Приведем в качестве примера известный портрет Елизаветы I, атрибутируемый Маркусу Гирартсу Младшему[197] и выполненный по заказу сэра Генри Ли, в честь посещения королевой его вотчины, Дитчли, в графстве Оксфорд, во время ее поездки по стране в 1592 г. Такого рода поездки были особым символическим актом, легитимизирующим распределение власти между королевой и ее вассалами: правительница страны покидала свой двор и в качестве гостьи являлась ко дворам вельмож, а те принимали ее как владельцы данных земель, которые в итоге и образуют страну.

На портрете королева стоит на карте Англии, являющей собой вершину огромного глобуса, – причем стопы королевы покоятся на графстве Оксфорд, землях сэра Генри – чем подчеркивается, что род Ли является верной и преданной опорой королевской власти (ил. 17). С другой стороны, эта композиция заявляет, что само присутствие королевы помещает графство Оксфорд – и сэра Генри – в центр мира.[198] Тем самым происходит символический обмен властью и взаимная легитимизация вассала и суверена. Королева дарует богатство и процветание землям, отмеченным ее присутствием, однако сам образ ее – амбивалентен: по правую руку от королевы разливается сияние, по левую – царит тьма и буря, небо перерезано молниями. Эта амбивалентность раскрывается и соответствующими девизами, представленными на картине: «Дает и не ожидает [возврата]» читаем мы по латыни на «солнечной стороне» портрета. «Может, но не наказывает» – на стороне, погруженной во мрак, и «Возвращая, умножает» – внизу. Елизавета наделяется поистине магическими способностями о чем свидетельствует еще одна развернутая, но плохо читаемая в настоящее время надпись в картуше, представленная на портрете,[199] где королева, среди прочего, названа «владычицей света».[200] Эти особые отношения Елизаветы с высшим миром акцентированы и таким атрибутом, как сережка в форме небесной сферы, призванной показать зрителю, что королеве ведомо и горнее, и дольнее: порядок духовный и порядок земной. Характерной параллелью к этой детали портрета является вышивка в форме увенчанной небесной сферой змеи, символизирующей мудрость, на рукаве платья Елизаветы на портрете королевы в образе Ириды, написанном Маркусом Гирартсом в 1600 г. (ил. 18).

Акцентуация амбивалентности королевской власти в портрете, написанном по заказу Генри Ли, отнюдь не случайна.

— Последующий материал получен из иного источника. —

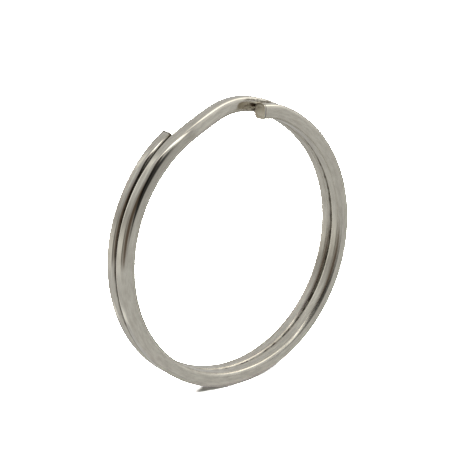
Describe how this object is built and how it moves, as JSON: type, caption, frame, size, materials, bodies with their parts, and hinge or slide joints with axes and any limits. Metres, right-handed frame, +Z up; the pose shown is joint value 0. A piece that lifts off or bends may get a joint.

Судя по всему, этот портрет был своего рода «прошением о помиловании», адресованным вассалом своей владычице. Дело в том, что с 1590 г., когда умерла его жена, сэр Генри открыто жил в поместье со своей любовницей Анной Вавасур, и это могло навлечь на него высочайший гнев королевы. Видимо, именно с этим связана инскрипта «Может, но не наказывает», о которой говорилось выше.

Тем самым перед нами портрет, написанный «по поводу», однако повод этот весьма своеобразен.

Насколько такой портрет отличается от репрезентативного портрета мы увидим, если сравним полотно Маркуса Гирартса с анонимным портретом Елизаветы, также выполненным в 90-е гг., где Елизавета представлена в платье с вышитыми на нем зверями и травами, характерными для Англии. Репрезентируя Елизавету как богиню плодородия, от которой одной зависит процветание страны, портрет возвещает, что королева есть персонификация Англии (ил. 19).

Еще ярче об этом свидетельствует атлас Англии, изданный в 1579 г. Кристофером Секстоном[201] под патронажем Томаса Сэкфорда, чиновника по особым поручениям Ее Величества, с высочайшего одобрения королевы. Издание этого труда под высочайшим надзором королевы, освященное ее именем, имело важный идеологический эффект: атлас задавал единое поле для местной, национальной и династической идентификации населения Англии.[202] На фронтисписе атласа мы видим королеву, восседающую на троне со скипетром и державой. Фигуру Елизаветы фланкируют две аллегорические фигуры, олицетворяющие географию и астрономию (тем самым заявлялась и связь картографии и навигации,[203] а Англия «вписывалась» в широкий контекст obris habitatum). Изображение на фронтисписе доминирует над текстом: сами сведения о книге – «что это такое» – набраны чрезвычайно мелко. Читателю зримо дают понять, что Елизавета есть само воплощение Англии, более того – такая композиция фронтисписа исходит из того, что такое понимание у читателя уже присутствует, и он безошибочно идентифицирует нужный ему атлас с фигурой государыни, на нем изображенной.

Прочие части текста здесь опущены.